Yes of course you're right. Depending upon the height of the draw bar, how far back it is from the rear wheel center line, and the angle the chain is at when pulled tight, there is some point at which an equilibrium must be reached. So technically the tractor won't flip over on it's back completely.

That is... unless you start figuring in momentum and materials elasticity. I mean what happens if the equalibrium point is reached while 2000 lbs of tractor front end is rotating up with some speed?

xtn
 
   / Preventing tractor back flip #78  
Yes of course you're right. Depending upon the height of the draw bar, how far back it is from the rear wheel center line, and the angle the chain is at when pulled tight, there is some point at which an equilibrium must be reached. So technically the tractor won't flip over on it's back completely.

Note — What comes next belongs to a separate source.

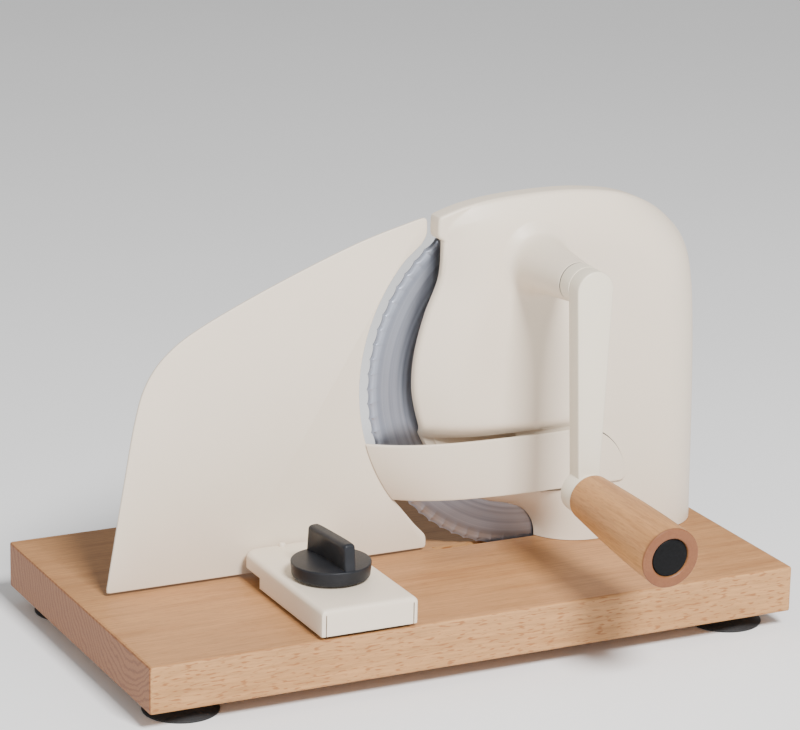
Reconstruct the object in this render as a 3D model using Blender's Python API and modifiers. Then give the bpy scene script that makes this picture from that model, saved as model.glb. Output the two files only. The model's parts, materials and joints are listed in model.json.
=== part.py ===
"""A hand-cranked bread slicer: beech board, cast housing with a gear train, scalloped round blade,
sliding stop plate with a clamp knob, and a crank with a turned wooden grip.

Lengths are in metres. The layout uses the board's own frame: x from its left end, y back from its front
edge, z up from its top face. One empty carries that frame to the part's own origin, on the floor under
the middle of the whole object's box. Seen from the front, the crank and the blade both turn about y.
"""

import math

import bmesh
import bpy
import numpy as np
from mathutils import Vector

MM = 0.001
GAP = 0.3 * MM  # clearance between neighbouring pieces

# Base board and feet
BOARD_LENGTH = 350 * MM
BOARD_WIDTH = 190.5 * MM
BOARD_THICKNESS = 24 * MM
BOARD_EDGE = 1.2 * MM
FOOT_HEIGHT = 9 * MM
FOOT_RADIUS = 18.9 * MM
FOOT_INSET_X = 24.8 * MM
FOOT_INSET_Y = 22.9 * MM
FRONT_REACH = -64.38 * MM  # y of the grip's foremost point, which sets the middle of the box

# Blade
BLADE_X = 249.5 * MM
BLADE_Z = 89.6 * MM
BLADE_TIP_RADIUS = 94.1 * MM
BLADE_ROOT_RADIUS = 92.6 * MM
BLADE_TEETH = 76
BLADE_FRONT = 94.9 * MM
BLADE_THICKNESS = 1.2 * MM
SLOT_HALF_LENGTH = 55 * MM
SLOT_DEPTH = 8 * MM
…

That is... unless you start figuring in momentum and materials elasticity. I mean what happens if the equalibrium point is reached while 2000 lbs of tractor front end is rotating up with some speed?

xtn

Okay, you know, I have had many many classes in this stuff and done quite well. Some of these "scenarios" you guys are coming up with are quite mind boggling. NO, a tractor does not flip by pure nature. You have to hook the thing up wrong to get it to flip. Most normally the flipping occurs because the pulling causes the heavy object being pulled to lift and exert a reverse torque downward acting at the draw bar. No rolling action on the part of the tire is going to cause the front to lift. If your tractor rares up because the tires are frozen to the ground, you would have to be backing up. Otherwise the torque pushes the front into the ground resulting in the tractor moving forwards. The triangle illustration given earlier is backwards.

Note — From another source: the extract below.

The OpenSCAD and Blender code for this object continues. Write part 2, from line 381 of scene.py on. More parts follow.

Page 2 on the following document gives a free body diagram:
http://www.bae.ncsu.edu/people/faculty/mrburche/BAE200_10/Week9_TK_Ellington/BAE200Traction.pdf

If you observe the forces on that diagram Rmr is the actual moving force, and Rtr is the reacting traction force. Rtr is NEVER larger than Rmr. They are at most equal, which means the tractor will not be slipping. That diagram was drawn to illustrate traction forces, but they did add something to it wich shows why tractors flip. If you look at the very back there is a vector called the line of pull. Notice that it is at an angle? That is what I was talking about above. If you want to look at the situation where the nose lifts, you set the origin to the contact point of the ground and tire. When you do that, there is no reason for the nose to lift due to forward tire rotation, unless you have additional forces reacting to the forward motion of the tractor. In that case, you have to have a backwards torque acting around your ground contact point that exerts a torque greater than your forward driving force x the height of your axle + the mass of your tractor x the horizontal distance from the ground contact point to the center of mass. Now, the reason that it appears that the tractor flips it's self over is that the torque is usually created as a resultant force of the load pulling back against the tractor frame. Add that to the fact that the horizontal distance from the ground contact point to the center of mass shrinks very quickly once the front rises off the ground, and you can see why it looks like they flip easily.

Confused?:confused2::confused2:
 
   / Preventing tractor back flip #79  
I am more confused now than when I started this blasted thread!